Like inside the deductible, you’re more often than not having to pay out of pocket. The in-network negotiated price list was intended to do a calculation to come up with a co-insurance number, not intended as the cash price. That has created the opportunity for these cash card programs and discount card programs. The integration of the benefit design and cash options is happening. Some of the regulations that relieve the restrictions that some pharmacies have on guiding on that have been helpful.
There’s plenty of plenty of places to make progress. If I were president of the universe today and could make the consolidation different, would I? Maybe. But we have to stand to where we are and make progress in the environment in which we exist. There’s lots of problems to solve for patients and plan sponsors in today’s environment.
What is the company’s strategy for the next few years?
A lot of it is the prior auth story we were just talking about. There’s a ton of opportunity to take on that space in a new way. That can also be working closely with some of the incumbents.
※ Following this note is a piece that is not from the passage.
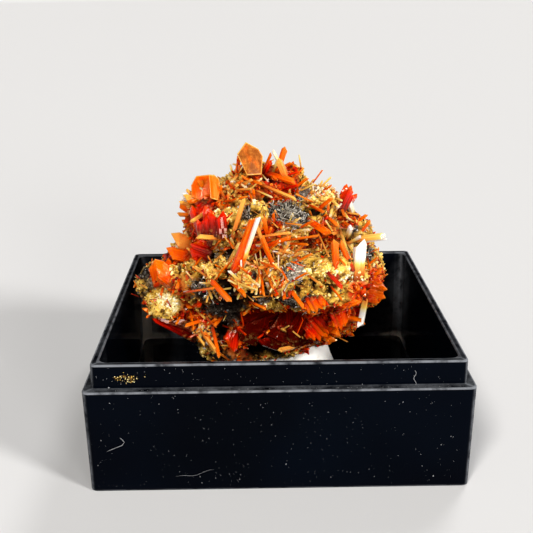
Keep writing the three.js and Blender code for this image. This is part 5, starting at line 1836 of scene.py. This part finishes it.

Prior auth is a big part of the future strategy,and expanding our definition of affordability is how I would also characterize our other strategic focus. How do we make sure that we’re getting best price for patients? That might be alternative ways to pay, that might be pharmacy selection, that might be guidance within the plan design. All of those things are relevant.
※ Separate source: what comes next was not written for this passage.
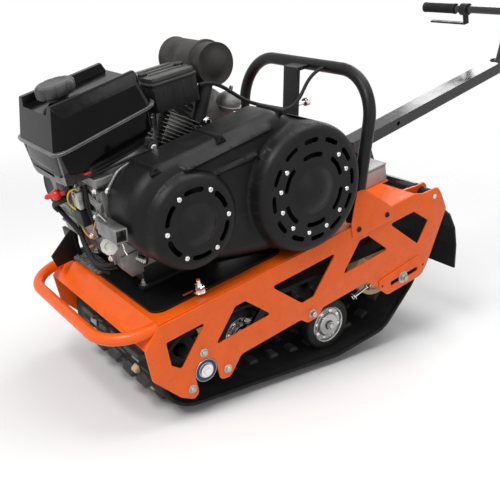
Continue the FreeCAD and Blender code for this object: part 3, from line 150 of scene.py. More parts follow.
for start, end in ((addNode(nodes, "TexCoord").outputs["Object"], away.inputs[0]),
                   (away.outputs["Value"], rim.inputs["Value"]),
                   (rim.outputs[0], fade.inputs[0]),
                   (floorShader.outputs[0], fade.inputs[1]),
                   (addNode(nodes, "BsdfTransparent").outputs[0], fade.inputs[2]),
                   (fade.outputs[0], nodes["Material Output"].inputs["Surface"])):
    links.new(start, end)
floorMesh.materials.append(floorLook)
print("camera, floor and lamps")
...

It’s about that type of consumer choice at the point of care and throughout the patient experience. That’s a huge part of our future. In the three- to five-year time horizon, we’ve been in a point of care connected price transparency environment, a real-time benefit environment. We are moving to a point of care care team integrated environment. That’s a lot of the work that we’re doing today. Where I want it to go is a consumer-facing type of experience and enabling that experience to happen.
An empowered consumer will make a huge difference. Over the last 20 years, e-prescribing actually reduced consumer choice. That’s the only time I can think of where we adopted a technology and the flexibility to choose and understand choice went down. You went from being able to take your paper prescription wherever you wanted to to being constrained by an e-prescribing system that just tells you to go to a pharmacy, then find out what it is when you get there. I want to help evolve our industry to be fully invested in empowering consumers in that process again. The technology is there.
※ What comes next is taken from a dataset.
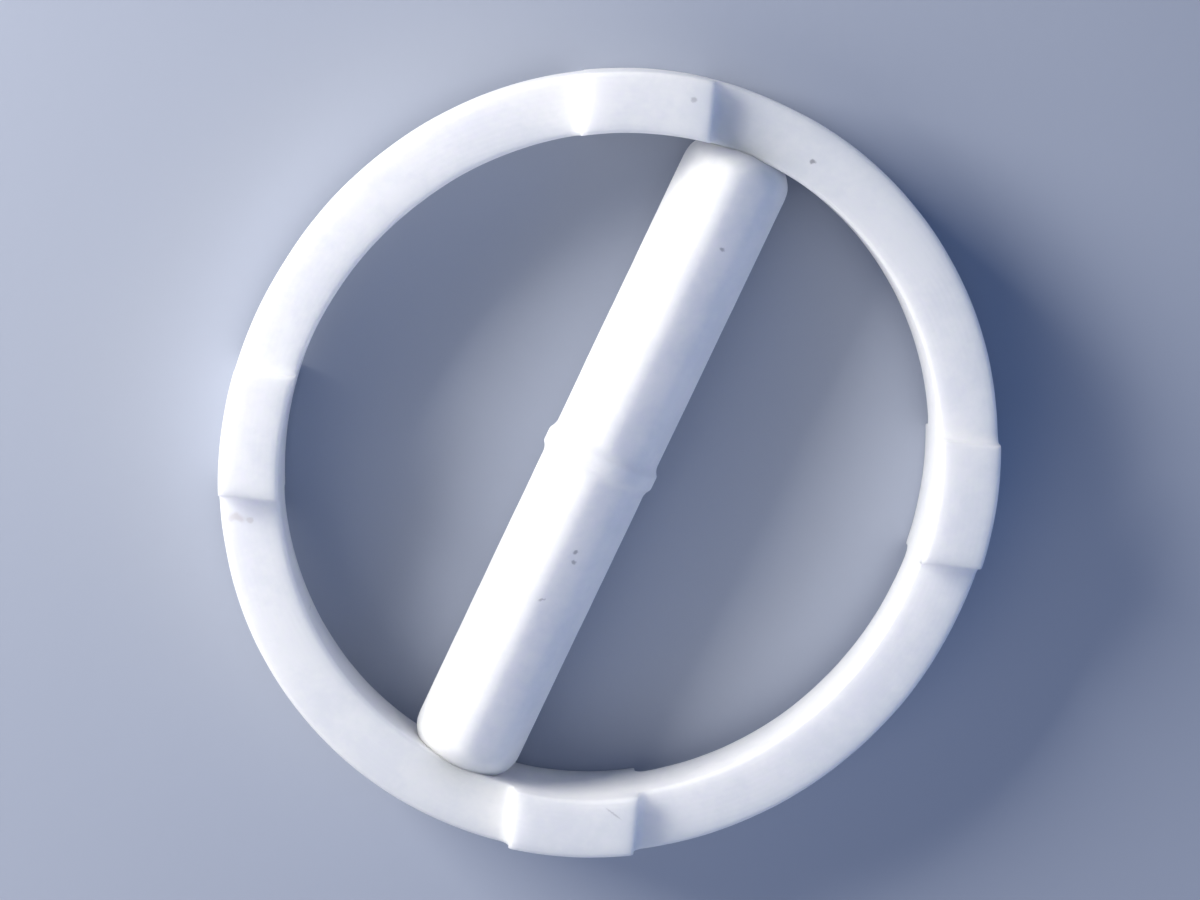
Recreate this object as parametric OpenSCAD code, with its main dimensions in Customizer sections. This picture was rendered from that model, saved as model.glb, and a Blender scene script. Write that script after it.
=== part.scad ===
// Magnetic stir bar held across a footed ring, lying flat on the feet of the ring.
// Millimetres, +Z up. The origin is on the surface that it rests on, at the middle of the footprint.

/* [Ring] */
// Outer diameter of the ring before the bar springs it
ring_od = 57; // [46:0.5:80]
// Radial width of the ring
ring_wall = 4.35; // [3:0.05:7]
// Thickness of the ring between its feet
ring_t = 6.35; // [4:0.05:10]
// Chamfer of the ring's long edges
ring_edge = 0.3; // [0.1:0.05:0.8]
// How far the bar springs the ring outwards at each end of its longest diameter
spring = 0.62; // [0.1:0.01:1]
// Direction of the longest diameter, counted from +X
spring_dir = 60; // [30:1:90]

/* [Feet] */
// Width of a foot along the rim
foot_w = 9.2; // [5:0.1:14]
// Height of a foot above the face of the ring
foot_h = 1.6; // [0.8:0.05:3]
// Radius of the hollow fillet beside each foot
foot_fillet = 0.8; // [0.4:0.05:4]

/* [Stir bar] */
// Width of the bar across two opposite flats
bar_w = 7.8; // [5:0.1:8.8]
// Rounding of the eight long edges
bar_edge = 1.5; // [0.3:0.1:2]
// How far the rounding at each end reaches in from the tip
bar_end = 2.7; // [1:0.1:3]
// Depth to which each end sits in its socket in the ring
seat_depth = 0.62; // [0.3:0.01:1.2]
// Direction of the bar, counted from +X
bar_dir = 70.6; // [50:0.1:130]
// Distance of the bar's axis from the middle of the ring
bar_off = 0.65; // [0:0.05:2]
// Turn of the bar about its own axis, from one edge straight up
bar_roll = 5; // [-22:1:22]
// Gap between the bar and the wall of its socket
seat_gap = 0.03; // [0.01:0.01:0.2]

/* [Pivot ring] */
// Diameter of the round band moulded on the middle of the bar
pivot_d = 8.7; // [6:0.1:9.2]
// Width of the band at its crown
pivot_w = 1; // [0.6:0.1:4]
// Width of the sloping side of the band, on each side
pivot_slope = 0.7; // [0.2:0.1:2]

/* [Magnet] */
// Diameter of the magnet rod
magnet_d = 4.8; // [2:0.1:6]
// Thickness of the jacket over each end of the rod
magnet_cover = 3; // [1.5:0.1:8]
// Chamfer at the ends of the rod
magnet_chamfer = 0.3; // [0.1:0.1:0.8]
// Moulding gap between the rod and its jacket
magnet_gap = 0.02; // [0.01:0.01:0.1]

/* [Hidden] */
$fn = 96;

PTFE = [0.95, 0.95, 0.96];
ALNICO = [0.45, 0.45, 0.47];

ring_r = ring_od / 2;
total_h = ring_t + 2 * foot_h;

// The sprung ring is a four-arc oval. Each arc covers a quarter turn, the short-radius arcs at the
// ends of the longest diameter and the long-radius arcs between them, with centres that lie
// arc_shift from the middle. The arcs meet on the lines at 45 degrees, where they share a tangent.
arc_shift = 2 * spring / (2 - sqrt(2));
end_arc_r = ring_r + spring - arc_shift;
side_arc_r = end_arc_r + arc_shift * sqrt(2);

// Fillet beside a foot: how high it climbs, and how far it reaches along the rim
fillet_rise = min(foot_h, foot_fillet);
fillet_reach = sqrt(pow(foot_fillet, 2) - pow(foot_fillet - fillet_rise, 2));

// The bar spans the ring at its own direction, so its length follows the ring
span_angle = bar_dir - spring_dir;
inner_r = ring_r - ring_wall + spring * cos(2 * span_angle);
bar_len = 2 * (sqrt(pow(inner_r, 2) - pow(bar_off, 2)) + seat_depth);

// Section of the bar: a regular polygon with rounded corners
bar_sides = 8;
half_facet = 180 / bar_sides;
corner_steps = 10;
flat_r = bar_w / 2;
bar_edge_centre = (flat_r - bar_edge) / cos(half_facet);
bar_r = bar_edge_centre + bar_edge;

magnet_len = bar_len - 2 * magnet_cover;

// Rectangle with round corners, standing with its lower left corner at the origin
module rounded_rect(w, h, r) {
    translate([r, 0]) square([w - 2 * r, h]);
    translate([0, r]) square([w, h - 2 * r]);
    for (x = [r, w - r], y = [r, h - r])
        translate([x, y]) circle(r = r);
}

// Section of the ring, of height h about its middle plane, with chamfered edges
module ring_section(h) {
    half = h / 2;
    polygon([[0, ring_edge - half], [ring_edge, -half], [ring_wall - ring_edge, -half],
             [ring_wall, ring_edge - half], [ring_wall, half - ring_edge], [ring_wall - ring_edge, half],
             [ring_edge, half], [0, half - ring_edge]]);
}

// One quarter-turn arc of the ring, with its outer side at radius r
module ring_arc(r, h) {
    rotate(-45)
        rotate_extrude(angle = 90)
            translate([r - ring_wall, 0]) ring_section(h);
}

// The closed oval ring of height h, about its middle plane
module oval_ring(h) {
    rotate(spring_dir)
        for (turn = [0, 180]) {
            rotate(turn) translate([arc_shift, 0, 0]) ring_arc(end_arc_r, h);
            rotate(turn + 90) translate([-arc_shift, 0, 0]) ring_arc(side_arc_r, h);
        }
}

// Section across an upper and a lower foot: flat crowns, crisp edges and a hollow fillet on each side
module foot_section() {
    half_w = foot_w / 2 + fillet_reach;
    fillet_z = ring_t / 2 + foot_fillet;
    difference() {
        square([2 * half_w, total_h], center = true);
        for (side = [-1, 1], face = [-1, 1])
            translate([side * half_w, face * fillet_z]) {
                circle(r = foot_fillet);
                translate([-fillet_reach, face > 0 ? 0 : -foot_h]) square([2 * fillet_reach, foot_h]);
            }
    }
}

// The upper and lower foot that share one place on the rim, with the wall of the ring between them
module foot_pair(dir) {
    intersection() {
        oval_ring(total_h);
        rotate(dir) rotate([90, 0, 90]) linear_extrude(ring_od) foot_section();
    }
}

// Moves a shape from the Z axis to the bar's axis
module on_bar_axis() {
    translate([0, 0, total_h / 2])
        rotate(bar_dir) translate([0, bar_off, 0]) rotate([-bar_roll, 0, 0])
            rotate([0, 90, 0]) children();
}

// Round envelope of the bar with its blunt rounded ends, larger by grow all round
module bar_envelope(grow) {
    r = bar_r + grow;
    half = bar_len / 2 + grow;
    bend = bar_end + grow;
    rotate_extrude()
        intersection() {
            translate([0, -half]) square([r, 2 * half]);
            translate([-r, -half]) rounded_rect(2 * r, 2 * half, bend);
        }
}

// Points of one rounded corner of the bar's section, corner number 0 being on the X axis
function bar_corner(i) =
    [for (step = [0 : corner_steps])
        let (at = i * 2 * half_facet, turn = at + half_facet * (2 * step / corner_steps - 1))
        [bar_edge_centre * cos(at) + bar_edge * cos(turn),
         bar_edge_centre * sin(at) + bar_edge * sin(turn)]];

module bar_section() {
    polygon([for (i = [0 : bar_sides - 1]) each bar_corner(i)]);
}

// The moulded band: a disc through the bar with a flat crown and sloping sides
module pivot_ring() {
    crown = pivot_w / 2;
    foot = crown + pivot_slope;
    rotate_extrude()
        polygon([[0, -foot], [flat_r, -foot], [pivot_d / 2, -crown],
                 [pivot_d / 2, crown], [flat_r, foot], [0, foot]]);
}

// Magnet rod about the Z axis, larger by grow all round
module magnet_rod(grow) {
    r = magnet_d / 2 + grow;
    half = magnet_len / 2 + grow;
    rotate_extrude()
        polygon([[0, -half], [r - magnet_chamfer, -half], [r, magnet_chamfer - half],
                 [r, half - magnet_chamfer], [r - magnet_chamfer, half], [0, half]]);
}

module outer_ring() {
    color(PTFE)
        difference() {
            translate([0, 0, total_h / 2]) {
                oval_ring(ring_t);
                for (dir = [0 : 90 : 270]) foot_pair(dir);
            }
            on_bar_axis() bar_envelope(seat_gap);
        }
}

module bar_jacket() {
    color(PTFE)
        on_bar_axis()
            difference() {
                union() {
                    intersection() {
                        linear_extrude(bar_len, center = true) bar_section();
                        bar_envelope(0);
                    }
                    pivot_ring();
                }
                magnet_rod(magnet_gap);
            }
}

module magnet_core() {
    color(ALNICO) on_bar_axis() magnet_rod(0);
}

outer_ring();
bar_jacket();
magnet_core();
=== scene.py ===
import math

import bpy
from mathutils import Matrix, Vector, noise


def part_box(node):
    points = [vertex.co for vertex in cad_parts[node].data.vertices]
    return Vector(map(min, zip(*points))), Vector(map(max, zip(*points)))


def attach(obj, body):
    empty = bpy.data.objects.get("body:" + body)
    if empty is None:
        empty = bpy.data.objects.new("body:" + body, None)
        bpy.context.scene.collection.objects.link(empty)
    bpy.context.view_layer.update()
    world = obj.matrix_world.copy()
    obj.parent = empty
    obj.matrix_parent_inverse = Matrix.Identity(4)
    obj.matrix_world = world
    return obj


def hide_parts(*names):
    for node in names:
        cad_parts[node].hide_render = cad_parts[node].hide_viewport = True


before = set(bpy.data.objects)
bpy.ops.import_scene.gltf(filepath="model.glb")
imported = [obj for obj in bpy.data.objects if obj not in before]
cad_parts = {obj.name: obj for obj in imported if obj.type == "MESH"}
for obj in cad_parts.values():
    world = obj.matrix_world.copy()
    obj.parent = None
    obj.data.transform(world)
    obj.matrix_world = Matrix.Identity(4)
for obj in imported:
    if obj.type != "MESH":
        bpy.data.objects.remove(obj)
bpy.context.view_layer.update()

# A magnetic stir bar moulded in PTFE, held across a footed PTFE ring. The ring lies flat on its feet.
# Lengths are in millimetres up to the point where a mesh, a light or the camera is made.

MM = 0.001

# ---------------------------------------------------------------- sizes, as in the frame's own source
RING_LOW, RING_HIGH = (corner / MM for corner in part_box("outer_ring"))
TOTAL_H = RING_HIGH.z - RING_LOW.z
MIDDLE = Vector((0, 0, TOTAL_H / 2))

RING_R = 28.5            # outer radius before the bar springs the ring
RING_WALL = 4.35
RING_T = 6.35            # thickness between the feet
RING_EDGE = 0.35         # rounding of the long edges
SPRING = 0.62            # outward spring at the ends of the longest diameter
SPRING_DIR = math.radians(60)

FOOT_W = 9.2
FOOT_H = (TOTAL_H - RING_T) / 2
FOOT_FILLET = 0.8        # radius of the hollow fillet beside a foot
FOOT_EDGE = 0.3          # rounding of the long edges of a foot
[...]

The promise of things like LLMs and generative AI enable that even further, and to your point around interoperability, the framework that is required to accomplish that is in place. It’s really just about starting to execute on that.
Providers are important stewards. We will always be focused on that patient-provider relationship because it’s the most important leverage point for positive change. We have to continue to expand that to empower consumers to make choices around some of the things I’ve mentioned — how to navigate plan design, how to choose pharmacies, and how to understand their alternatives as it relates to payment. Those are all the places that we’re going.